---- Information shown

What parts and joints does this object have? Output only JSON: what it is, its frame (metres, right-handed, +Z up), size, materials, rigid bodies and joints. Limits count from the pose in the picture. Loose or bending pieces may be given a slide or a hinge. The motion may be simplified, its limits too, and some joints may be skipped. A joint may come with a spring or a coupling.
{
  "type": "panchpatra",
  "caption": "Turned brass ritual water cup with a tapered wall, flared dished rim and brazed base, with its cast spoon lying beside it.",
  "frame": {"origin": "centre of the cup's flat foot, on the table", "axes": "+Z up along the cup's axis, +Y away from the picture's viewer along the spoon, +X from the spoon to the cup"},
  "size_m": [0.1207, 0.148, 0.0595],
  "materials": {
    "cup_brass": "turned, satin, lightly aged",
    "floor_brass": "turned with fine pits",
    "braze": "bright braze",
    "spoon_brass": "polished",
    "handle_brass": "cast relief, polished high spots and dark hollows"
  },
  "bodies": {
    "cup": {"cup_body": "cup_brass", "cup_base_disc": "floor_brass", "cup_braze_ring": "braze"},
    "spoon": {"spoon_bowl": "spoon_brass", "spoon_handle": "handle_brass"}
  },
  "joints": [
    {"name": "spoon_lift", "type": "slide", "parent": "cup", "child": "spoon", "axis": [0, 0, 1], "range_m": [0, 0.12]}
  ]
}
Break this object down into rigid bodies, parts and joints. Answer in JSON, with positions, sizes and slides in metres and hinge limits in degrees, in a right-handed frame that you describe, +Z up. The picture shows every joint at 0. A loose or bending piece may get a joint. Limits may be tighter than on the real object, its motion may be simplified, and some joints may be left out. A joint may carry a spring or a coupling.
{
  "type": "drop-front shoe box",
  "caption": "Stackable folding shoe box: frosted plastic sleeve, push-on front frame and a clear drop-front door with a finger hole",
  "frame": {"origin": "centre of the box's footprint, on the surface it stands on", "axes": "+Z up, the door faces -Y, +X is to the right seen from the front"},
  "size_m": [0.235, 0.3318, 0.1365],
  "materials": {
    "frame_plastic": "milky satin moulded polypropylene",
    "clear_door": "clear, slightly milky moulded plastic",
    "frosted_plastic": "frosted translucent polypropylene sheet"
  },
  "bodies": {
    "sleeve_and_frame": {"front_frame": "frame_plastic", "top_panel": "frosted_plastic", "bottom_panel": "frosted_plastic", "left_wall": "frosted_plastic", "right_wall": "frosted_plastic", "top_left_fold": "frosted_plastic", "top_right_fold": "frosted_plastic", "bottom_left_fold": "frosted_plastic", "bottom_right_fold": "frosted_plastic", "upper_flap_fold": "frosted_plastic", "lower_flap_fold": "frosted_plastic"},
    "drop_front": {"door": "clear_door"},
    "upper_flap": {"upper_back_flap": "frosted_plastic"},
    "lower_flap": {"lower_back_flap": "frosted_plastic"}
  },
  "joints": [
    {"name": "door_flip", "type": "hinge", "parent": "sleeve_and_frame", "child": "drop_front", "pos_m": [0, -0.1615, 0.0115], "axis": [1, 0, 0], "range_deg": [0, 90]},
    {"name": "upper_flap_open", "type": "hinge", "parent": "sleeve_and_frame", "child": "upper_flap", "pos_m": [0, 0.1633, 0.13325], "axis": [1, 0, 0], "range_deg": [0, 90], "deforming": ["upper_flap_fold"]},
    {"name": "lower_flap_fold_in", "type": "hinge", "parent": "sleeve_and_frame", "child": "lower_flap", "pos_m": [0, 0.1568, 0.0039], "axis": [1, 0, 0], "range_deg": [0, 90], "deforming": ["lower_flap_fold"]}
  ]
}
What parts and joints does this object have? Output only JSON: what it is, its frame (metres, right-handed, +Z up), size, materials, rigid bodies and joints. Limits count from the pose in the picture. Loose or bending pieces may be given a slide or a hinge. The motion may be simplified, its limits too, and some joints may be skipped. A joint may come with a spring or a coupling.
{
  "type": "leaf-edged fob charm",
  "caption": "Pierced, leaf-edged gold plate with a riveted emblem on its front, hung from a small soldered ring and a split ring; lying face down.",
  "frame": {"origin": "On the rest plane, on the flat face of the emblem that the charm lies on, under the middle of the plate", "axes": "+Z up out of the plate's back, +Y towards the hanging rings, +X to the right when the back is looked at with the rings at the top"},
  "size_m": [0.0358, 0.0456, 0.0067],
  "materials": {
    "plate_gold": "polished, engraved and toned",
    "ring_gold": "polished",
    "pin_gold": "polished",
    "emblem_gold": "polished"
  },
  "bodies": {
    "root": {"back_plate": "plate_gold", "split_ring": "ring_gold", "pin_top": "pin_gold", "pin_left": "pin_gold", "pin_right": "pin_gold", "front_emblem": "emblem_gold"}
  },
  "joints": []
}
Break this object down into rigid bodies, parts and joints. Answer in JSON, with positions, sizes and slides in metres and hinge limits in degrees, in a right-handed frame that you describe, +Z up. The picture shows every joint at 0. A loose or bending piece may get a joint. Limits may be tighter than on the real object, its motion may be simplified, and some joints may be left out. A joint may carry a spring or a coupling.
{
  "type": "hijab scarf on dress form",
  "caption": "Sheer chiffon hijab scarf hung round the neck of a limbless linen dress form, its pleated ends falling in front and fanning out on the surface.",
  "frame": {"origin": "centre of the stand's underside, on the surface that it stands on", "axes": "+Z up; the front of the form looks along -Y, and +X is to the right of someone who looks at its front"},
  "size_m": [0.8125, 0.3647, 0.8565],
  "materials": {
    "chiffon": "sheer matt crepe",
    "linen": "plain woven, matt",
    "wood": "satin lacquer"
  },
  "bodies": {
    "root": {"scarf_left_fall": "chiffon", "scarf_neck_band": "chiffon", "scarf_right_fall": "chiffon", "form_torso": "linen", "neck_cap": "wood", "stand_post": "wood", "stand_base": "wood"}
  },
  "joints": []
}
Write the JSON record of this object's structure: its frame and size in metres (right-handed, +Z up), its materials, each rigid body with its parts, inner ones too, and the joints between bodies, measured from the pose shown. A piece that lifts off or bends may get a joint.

--------

» Aim
Copy every line exactly. Leave nothing out.

» Result
What parts and joints does this object have? Output only JSON: what it is, its frame (metres, right-handed, +Z up), size, materials, rigid bodies and joints. Limits count from the pose in the picture. Loose or bending pieces may be given a slide or a hinge. The motion may be simplified, its limits too, and some joints may be skipped. A joint may come with a spring or a coupling.
{
  "type": "panchpatra",
  "caption": "Turned brass ritual water cup with a tapered wall, flared dished rim and brazed base, with its cast spoon lying beside it.",
  "frame": {"origin": "centre of the cup's flat foot, on the table", "axes": "+Z up along the cup's axis, +Y away from the picture's viewer along the spoon, +X from the spoon to the cup"},
  "size_m": [0.1207, 0.148, 0.0595],
  "materials": {
    "cup_brass": "turned, satin, lightly aged",
    "floor_brass": "turned with fine pits",
    "braze": "bright braze",
    "spoon_brass": "polished",
    "handle_brass": "cast relief, polished high spots and dark hollows"
  },
  "bodies": {
    "cup": {"cup_body": "cup_brass", "cup_base_disc": "floor_brass", "cup_braze_ring": "braze"},
    "spoon": {"spoon_bowl": "spoon_brass", "spoon_handle": "handle_brass"}
  },
  "joints": [
    {"name": "spoon_lift", "type": "slide", "parent": "cup", "child": "spoon", "axis": [0, 0, 1], "range_m": [0, 0.12]}
  ]
}
Break this object down into rigid bodies, parts and joints. Answer in JSON, with positions, sizes and slides in metres and hinge limits in degrees, in a right-handed frame that you describe, +Z up. The picture shows every joint at 0. A loose or bending piece may get a joint. Limits may be tighter than on the real object, its motion may be simplified, and some joints may be left out. A joint may carry a spring or a coupling.
{
  "type": "drop-front shoe box",
  "caption": "Stackable folding shoe box: frosted plastic sleeve, push-on front frame and a clear drop-front door with a finger hole",
  "frame": {"origin": "centre of the box's footprint, on the surface it stands on", "axes": "+Z up, the door faces -Y, +X is to the right seen from the front"},
  "size_m": [0.235, 0.3318, 0.1365],
  "materials": {
    "frame_plastic": "milky satin moulded polypropylene",
    "clear_door": "clear, slightly milky moulded plastic",
    "frosted_plastic": "frosted translucent polypropylene sheet"
  },
  "bodies": {
    "sleeve_and_frame": {"front_frame": "frame_plastic", "top_panel": "frosted_plastic", "bottom_panel": "frosted_plastic", "left_wall": "frosted_plastic", "right_wall": "frosted_plastic", "top_left_fold": "frosted_plastic", "top_right_fold": "frosted_plastic", "bottom_left_fold": "frosted_plastic", "bottom_right_fold": "frosted_plastic", "upper_flap_fold": "frosted_plastic", "lower_flap_fold": "frosted_plastic"},
    "drop_front": {"door": "clear_door"},
    "upper_flap": {"upper_back_flap": "frosted_plastic"},
    "lower_flap": {"lower_back_flap": "frosted_plastic"}
  },
  "joints": [
    {"name": "door_flip", "type": "hinge", "parent": "sleeve_and_frame", "child": "drop_front", "pos_m": [0, -0.1615, 0.0115], "axis": [1, 0, 0], "range_deg": [0, 90]},
    {"name": "upper_flap_open", "type": "hinge", "parent": "sleeve_and_frame", "child": "upper_flap", "pos_m": [0, 0.1633, 0.13325], "axis": [1, 0, 0], "range_deg": [0, 90], "deforming": ["upper_flap_fold"]},
    {"name": "lower_flap_fold_in", "type": "hinge", "parent": "sleeve_and_frame", "child": "lower_flap", "pos_m": [0, 0.1568, 0.0039], "axis": [1, 0, 0], "range_deg": [0, 90], "deforming": ["lower_flap_fold"]}
  ]
}
What parts and joints does this object have? Output only JSON: what it is, its frame (metres, right-handed, +Z up), size, materials, rigid bodies and joints. Limits count from the pose in the picture. Loose or bending pieces may be given a slide or a hinge. The motion may be simplified, its limits too, and some joints may be skipped. A joint may come with a spring or a coupling.
{
  "type": "leaf-edged fob charm",
  "caption": "Pierced, leaf-edged gold plate with a riveted emblem on its front, hung from a small soldered ring and a split ring; lying face down.",
  "frame": {"origin": "On the rest plane, on the flat face of the emblem that the charm lies on, under the middle of the plate", "axes": "+Z up out of the plate's back, +Y towards the hanging rings, +X to the right when the back is looked at with the rings at the top"},
  "size_m": [0.0358, 0.0456, 0.0067],
  "materials": {
    "plate_gold": "polished, engraved and toned",
    "ring_gold": "polished",
    "pin_gold": "polished",
    "emblem_gold": "polished"
  },
  "bodies": {
    "root": {"back_plate": "plate_gold", "split_ring": "ring_gold", "pin_top": "pin_gold", "pin_left": "pin_gold", "pin_right": "pin_gold", "front_emblem": "emblem_gold"}
  },
  "joints": []
}
Break this object down into rigid bodies, parts and joints. Answer in JSON, with positions, sizes and slides in metres and hinge limits in degrees, in a right-handed frame that you describe, +Z up. The picture shows every joint at 0. A loose or bending piece may get a joint. Limits may be tighter than on the real object, its motion may be simplified, and some joints may be left out. A joint may carry a spring or a coupling.
{
  "type": "hijab scarf on dress form",
  "caption": "Sheer chiffon hijab scarf hung round the neck of a limbless linen dress form, its pleated ends falling in front and fanning out on the surface.",
  "frame": {"origin": "centre of the stand's underside, on the surface that it stands on", "axes": "+Z up; the front of the form looks along -Y, and +X is to the right of someone who looks at its front"},
  "size_m": [0.8125, 0.3647, 0.8565],
  "materials": {
    "chiffon": "sheer matt crepe",
    "linen": "plain woven, matt",
    "wood": "satin lacquer"
  },
  "bodies": {
    "root": {"scarf_left_fall": "chiffon", "scarf_neck_band": "chiffon", "scarf_right_fall": "chiffon", "form_torso": "linen", "neck_cap": "wood", "stand_post": "wood", "stand_base": "wood"}
  },
  "joints": []
}
Write the JSON record of this object's structure: its frame and size in metres (right-handed, +Z up), its materials, each rigid body with its parts, inner ones too, and the joints between bodies, measured from the pose shown. A piece that lifts off or bends may get a joint.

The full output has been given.